Minor controversy arose over the casting of Will Strongheart in the supporting role of Virgil in the film; the actor was known to have a history of criminal domestic violence. Strongheart has attributed his past actions to problems with drugs and alcohol. He said that he regrets such actions, and has reformed since attaining sobriety in 2010.

==Reception==
Released to average reviews, Indian Horse was a box-office bomb, garnering only $1.69 million on an $8 million budget. Nonetheless, Indian Horse was the highest-grossing English Canadian film of 2018.

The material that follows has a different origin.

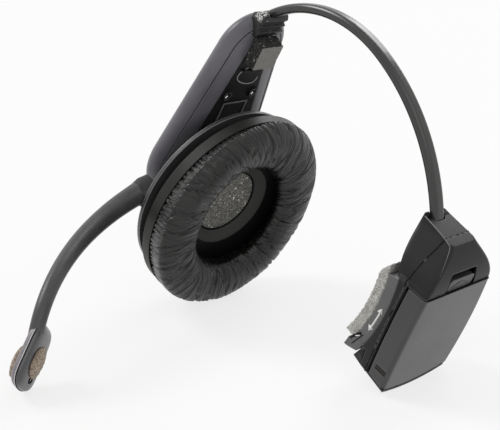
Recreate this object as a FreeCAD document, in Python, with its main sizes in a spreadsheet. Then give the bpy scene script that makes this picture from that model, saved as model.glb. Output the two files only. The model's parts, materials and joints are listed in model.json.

Accolades^{[citation needed]}
Year: Ceremony; Award (Category); Recipient(s); Result
2017: 36th Vancouver International Film Festival; Super Channel People's Choice Award; Winner
Cinéfest Sudbury: Best Canadian Film; Nominated
Best Feature Film: Nominated
Directors Guild of Canada: DGC Discovery Award; Stephen Campanelli; Nominated
Edmonton International Film Festival: Audience Award (Audience Choice); Winner
Calgary International Film Festival: Audience Award (Best Narrative Feature); Winner
Kamloops Film Festival: Audience Award (Narrative Feature); Winner
Most Popular Film (Narrative Feature): Winner
2018: Festival du Film Canadien de Dieppe; Kiwanis Award 2018; Winner
Prix du Jury jeunes
Prix du public TV5Monde
2018: Directors Guild of Canada; DGC Craft Award (Outstanding Achievement in Production Design – Feature Film); Oleg M. Savytski; Nominated
Victoria Film Festival: Audience Favourite Feature (Best Feature Film); Winner
San Diego International Film Festival 2018: Kumeyaay Eagle Award (Best Native American Film); Winner
6th Canadian Screen Awards: Best Supporting Actor; Sladen Peltier; Nominated (lost to Ethan Hawke in Maudie)
Available Light Film Festival: Audience Choice (Best Canadian Fiction); Winner
Leo Awards: Best Visual Effects in a Motion Picture; Erik T. Jensen; Winner
Documentary Program or Series: Best Overall Sound: Bill Sheppard and Dean Giammarco (re-recording mixers), Patrick Haskill (sound designer), Gord Hillier (dialogue editor), Maureen Murphy (Foley artist), and Gordon Sproule (mix technician); Winner
Best Sound in a Motion Picture: Patrick Haskill; Winner
Best Picture Editing in a Motion Picture: Jamie Alain and Geoff Ashenhurst; Nominated
Best Musical Score in a Motion Picture: Jesse Zubot; Nominated
Best Screenwriting in a Motion Picture: Dennis Foon; Nominated
Best Direction in a Motion Picture: Stephen Campanelli; Nominated
2019: CAFTCAD Awards; Best Costume Design in Film Period; Aline Gilmore (costume designer), Amanda Lee Street, Zoe Koke, Bonnie Brown, Natalie Ellis, Marcella Lepore, Joanna Syrokomla, Rosie Fex, Alisha Robinson, Valérie Delacroix, Francine Leboeuf, Julie Sauriol, Vanessa Young, and Charlene Chuck Seniuk; Nominated
2020: SOCAN Awards; Achievement in Feature Film Music; Jesse Zubot; Winner

===Critical response===

On review aggregator Rotten Tomatoes, the film has an approval rating of 79%, based on reviews from 14 critics, with an average rating of 5.90/10.

Boyd van Hoeij of The Hollywood Reporter called it "Important but not very nuanced."

In a review for The Globe and Mail, critic Mark Medley described Indian Horse as a “searing, if heavy-handed” portrayal of the legacy of Canada’s residential school system.